The average age of an executive director in the US is 48. At Next Up, which mobilizes young leaders to build political power, the new executive director just turned 25. Oregon native Elona J. Wilson is bringing her grassroots organizing experience to the Portland-based nonprofit, where she’s working to amplify the voices of diverse young people to achieve a more equitable state.
“I do think that in believing in, elevating, and amplifying the voices of the youth, it made sense to go with someone who was more close to our average age [of people served],” Wilson says, adding that more than half of the Next Up’s board is under 25.
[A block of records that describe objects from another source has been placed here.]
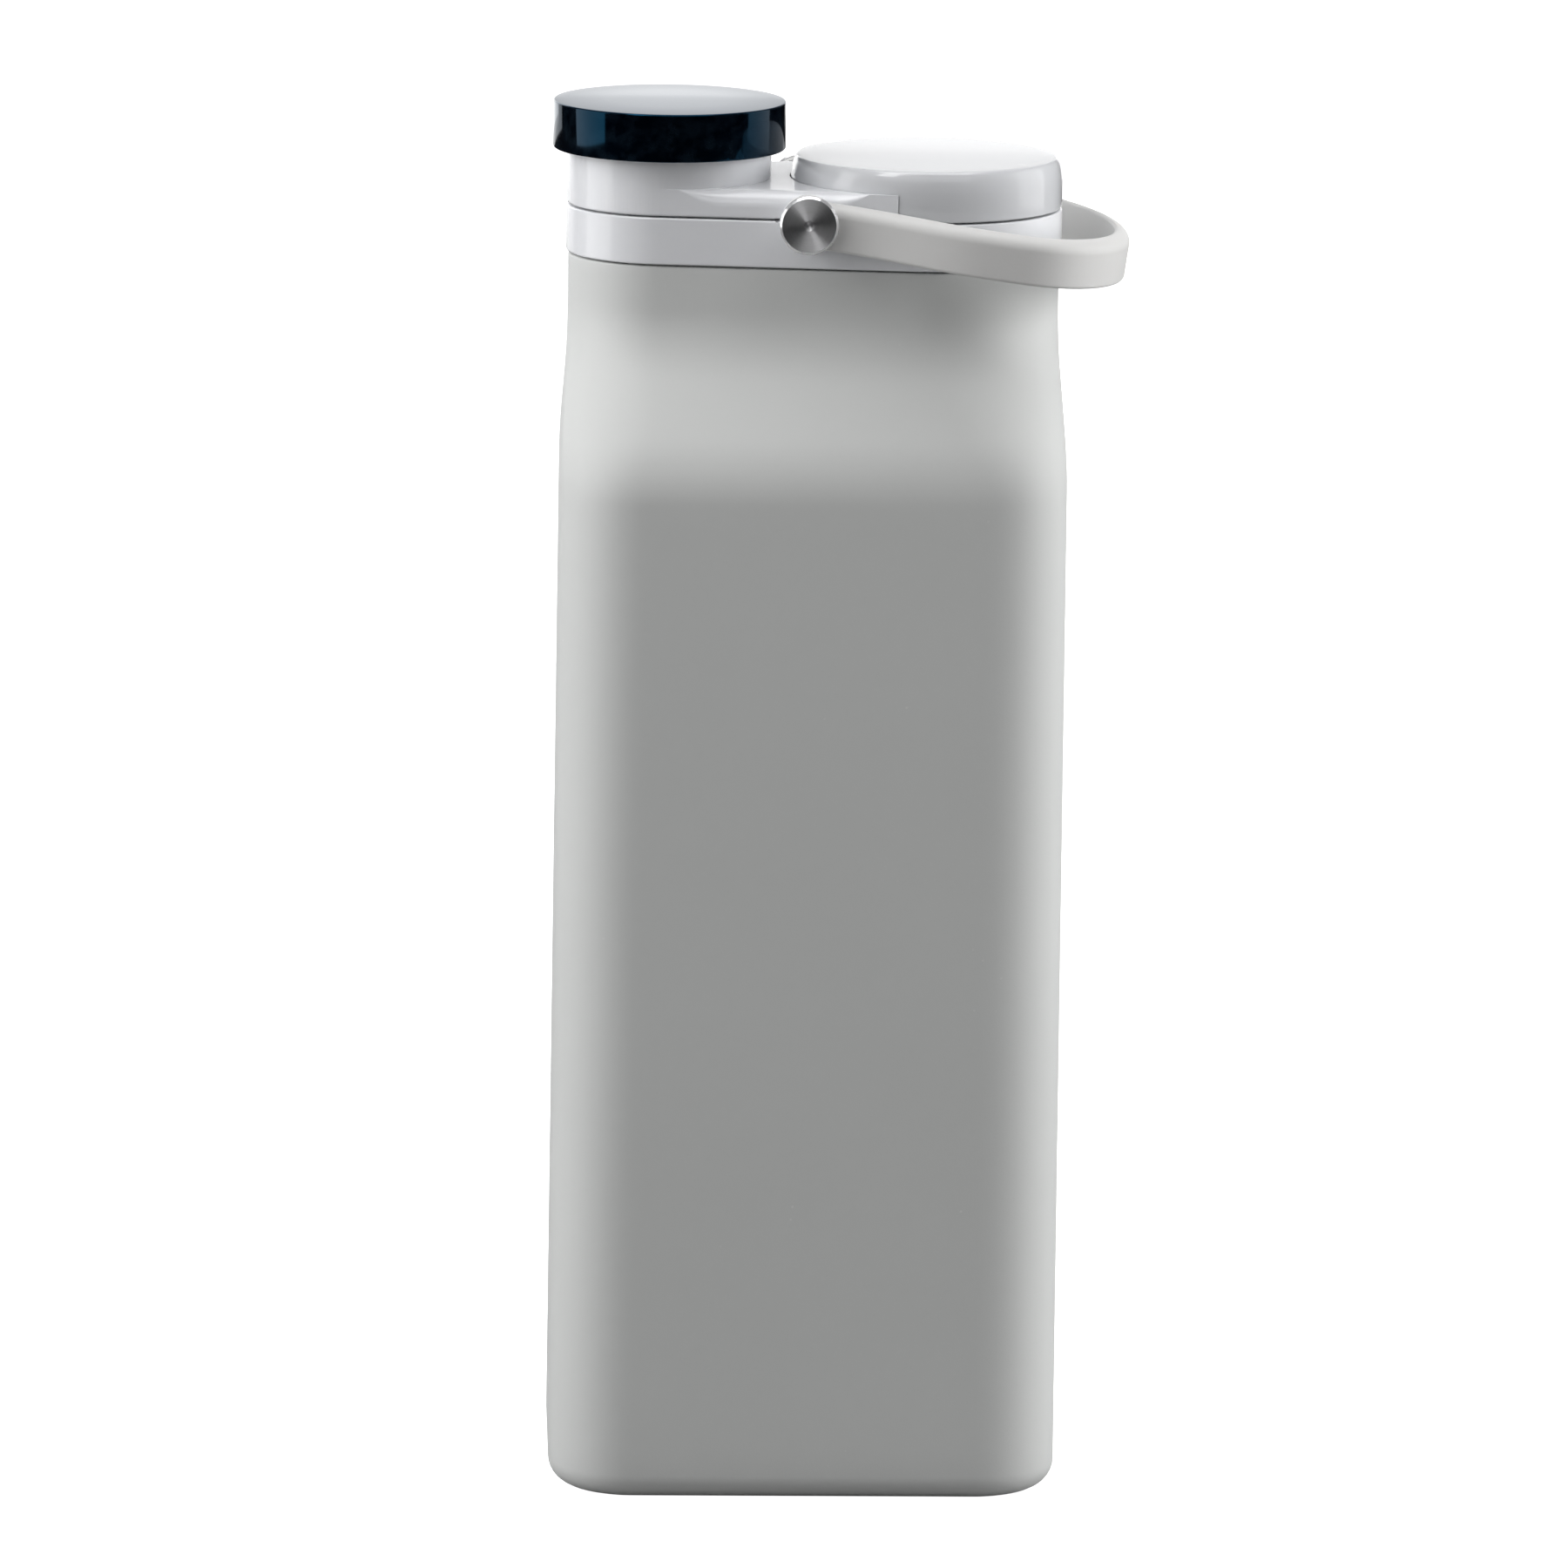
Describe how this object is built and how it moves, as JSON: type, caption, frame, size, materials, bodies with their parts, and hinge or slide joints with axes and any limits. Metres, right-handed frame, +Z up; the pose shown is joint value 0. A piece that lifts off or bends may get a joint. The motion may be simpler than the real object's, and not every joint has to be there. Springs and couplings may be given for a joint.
{
  "type": "collapsible water bottle",
  "caption": "Soft silicone water bottle with a rigid collar, a drinking cap, a wide filling lid and a swinging carry strap; the body folds flat.",
  "frame": {"origin": "centre of the flat base on the floor, under the middle of the head", "axes": "+Z up, -Y towards the front pivot disc, +X towards the filling lid and the strap's loop"},
  "size_m": [0.0888, 0.056, 0.2151],
  "materials": {
    "body_silicone": "matte, soft, fine satin grain",
    "head_plastic": "glossy white moulding",
    "lid_plastic": "glossy white moulding",
    "cap_plastic": "high gloss navy moulding",
    "inner_plastic": "natural moulded white",
    "seal_silicone": "clear soft silicone",
    "strap_silicone": "warm light grey, satin",
    "pivot_steel": "spun face, polished rim",
    "insert_brass": "plain turned brass",
    "bearing_nylon": "natural nylon"
  },
  "bodies": {
    "head": {"shoulder": "head_plastic", "collar_band": "head_plastic", "clamp_ring": "inner_plastic", "silicone_sleeve": "body_silicone", "pivot_insert_front": "insert_brass", "pivot_insert_back": "insert_brass", "pivot_washer_front": "bearing_nylon", "pivot_washer_back": "bearing_nylon", "pivot_screw_front": "pivot_steel", "pivot_screw_back": "pivot_steel"},
    "base": {"silicone_base": "body_silicone"},
    "strap": {"carry_strap": "strap_silicone", "pivot_bush_front": "bearing_nylon", "pivot_bush_back": "bearing_nylon"},
    "drink_seal": {"drink_cap_seal": "seal_silicone"},
    "drink_cap": {"drink_cap_shell": "cap_plastic", "drink_cap_core": "inner_plastic"},
    "fill_seal": {"fill_lid_seal": "seal_silicone"},
    "fill_lid": {"fill_lid_shell": "lid_plastic", "fill_lid_core": "inner_plastic"}
  },
  "joints": [
    {"name": "collapse", "type": "slide", "parent": "head", "child": "base", "axis": [0, 0, 1], "range_m": [0, 0.135], "stiffness_N_per_m": 200, "springref_m": -0.02, "deforming": ["silicone_sleeve"]},
    {"name": "strap_swing", "type": "hinge", "parent": "head", "child": "strap", "pos_m": [-0.0016, 0, 0.199], "axis": [0, -1, 0], "range_deg": [0, 196]},
    {"name": "drink_cap_lift", "type": "slide", "parent": "head", "child": "drink_seal", "axis": [0, 0, 1], "range_m": [0, 0.006]},
    {"name": "drink_cap_turn", "type": "hinge", "parent": "drink_seal", "child": "drink_cap", "pos_m": [-0.0224, 0, 0.2076], "axis": [0, 0, 1], "range_deg": [0, 540]},
    {"name": "fill_lid_lift", "type": "slide", "parent": "head", "child": "fill_seal", "axis": [0, 0, 1], "range_m": [0, 0.006]},
    {"name": "fill_lid_turn", "type": "hinge", "parent": "fill_seal", "child": "fill_lid", "pos_m": [0.0172, 0, 0.19915], "axis": [0, 0, 1], "range_deg": [0, 540]}
  ],
  "couplings": [
    {"joint": "drink_cap_lift", "follows": "drink_cap_turn", "m_per_rad": 0.00063662},
    {"joint": "fill_lid_lift", "follows": "fill_lid_turn", "m_per_rad": 0.00063662}
  ]
}
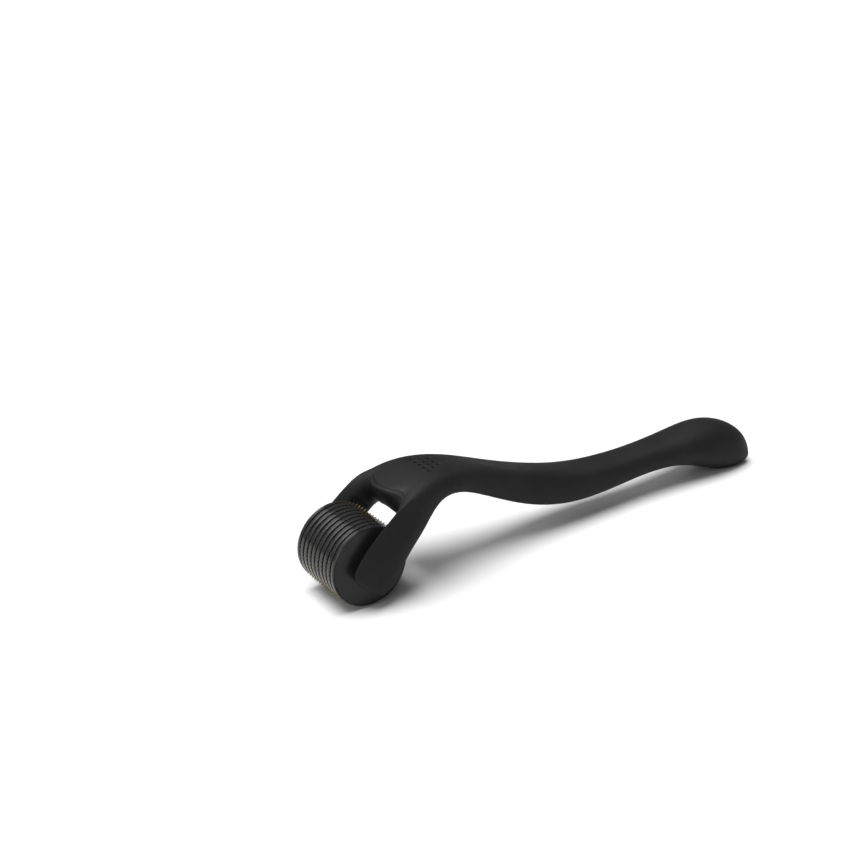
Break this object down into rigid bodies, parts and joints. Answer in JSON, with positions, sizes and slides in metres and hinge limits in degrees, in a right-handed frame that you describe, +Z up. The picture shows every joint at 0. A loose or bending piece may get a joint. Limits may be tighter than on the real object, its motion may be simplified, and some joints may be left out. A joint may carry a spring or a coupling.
{
  "type": "derma roller",
  "caption": "Hand-held micro-needle roller: a drum of toothed gold discs and black spacer rings spins between the two arms of a curved swan-neck handle with a wide flat tail.",
  "frame": {"origin": "on the floor plane below the middle of the object's length, in the middle plane between the two arms", "axes": "+X from the roller towards the handle's tail, +Y along the roller's axle, +Z up"},
  "size_m": [0.1651, 0.0304, 0.034],
  "materials": {
    "handle_plastic": "soft-touch matte",
    "panel_plastic": "satin",
    "drum_plastic": "gloss",
    "needle_gold": "gold coated",
    "axle_steel": "ground",
    "bush_plastic": "satin"
  },
  "bodies": {
    "handle": {"handle_upper_shell": "handle_plastic", "handle_lower_shell": "handle_plastic", "grip_panel": "panel_plastic", "axle": "axle_steel", "axle_bush_left": "bush_plastic", "axle_bush_right": "bush_plastic"},
    "roller": {"roller_core": "drum_plastic", "end_cap_left": "drum_plastic", "end_cap_right": "drum_plastic", "needle_disc_1": "needle_gold", "needle_disc_2": "needle_gold", "needle_disc_3": "needle_gold", "needle_disc_4": "needle_gold", "needle_disc_5": "needle_gold", "needle_disc_6": "needle_gold", "needle_disc_7": "needle_gold", "needle_disc_8": "needle_gold", "needle_disc_9": "needle_gold", "spacer_ring_1": "drum_plastic", "spacer_ring_2": "drum_plastic", "spacer_ring_3": "drum_plastic", "spacer_ring_4": "drum_plastic", "spacer_ring_5": "drum_plastic", "spacer_ring_6": "drum_plastic", "spacer_ring_7": "drum_plastic", "spacer_ring_8": "drum_plastic"}
  },
  "joints": [
    {"name": "roller_spin", "type": "hinge", "parent": "handle", "child": "roller", "pos_m": [-0.0696, 0, 0.01295], "axis": [0, 1, 0], "continuous": true}
  ]
}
Founded in 2002 as the Bus Project and called Next Up since 2019, the group strives to dismantle institutional barriers to voting and develop youth leaders from marginalized backgrounds. In 2020, after making nearly 200,000 calls to young Oregon voters and advocating for voter reform, the organization helped increase the state’s turnout among voters aged 18 to 29 by 13 percent compared to 2016 and boost voter registration rates in communities of color. That election is done, but another is always coming up, and the group continues to support disenfranchised youth.
Wilson has long recognized the importance of empowering young people, describing herself as “mentor-grown.”
“I’ve been very lucky to have lots of different people who play mom and dad in my life,” she says.
As a child, Wilson experienced homelessness, often having what she thought were “sleepovers” in her mom’s car. She went to about 10 different elementary schools in the area before finding stability with a family in Southeast Portland. They and other mentors encouraged her to take leadership positions in student government, apply for scholarships, and eventually attend Pacific University.
“I’m the first in my family to graduate [from college], but I’m not the last to break the cycle of poverty and addiction,” she says.
Wilson’s interests vary widely: she explored various majors, from biology to marketing, before landing in the early education program and graduating debt-free in 2018. She started her post-college career as an organizer for Stand for Children, working to reduce police presence in schools and boost Oregon's graduation rate by communicating directly with low-income and BIPOC youth. (For the class of 2019, when measuring the percentage of public high school students who finish in four years, Oregon was in the bottom five among US states for graduation rates.)
Wilson continued this grassroots organizing model in her tenure as the advocacy director at the Coalition of Communities of Color. She says her new role at Next Up—she takes over from Samantha Gladu, who held the executive director position for three years—is an intersection of her previous roles and focuses on racial and criminal justice in the youth space.
With the help of four other staff members and a dedicated team of volunteers, Wilson will continue to expand Next Up beyond engaging youth in elections. After being especially active in the fall redistricting process as a member of the We Draw Oregon coalition, Next Up continues to advocate for a policy that could give voting rights to people who are currently incarcerated. The team also plans to educate Portland youth about the city’s ongoing charter review, the decennial process that could change the way city hall functions.
Wilson says she also hopes to bolster the nonprofit’s focus areas beyond the Willamette Valley and continue to develop its youth leadership programs, which build community organizing skills among teenagers, college students, and young adults each month.
“I’m very dedicated to seeing Portland and Oregon change,” Wilson says. “[I want to] try to actually shift the foundation to be something that is for all Oregonians.”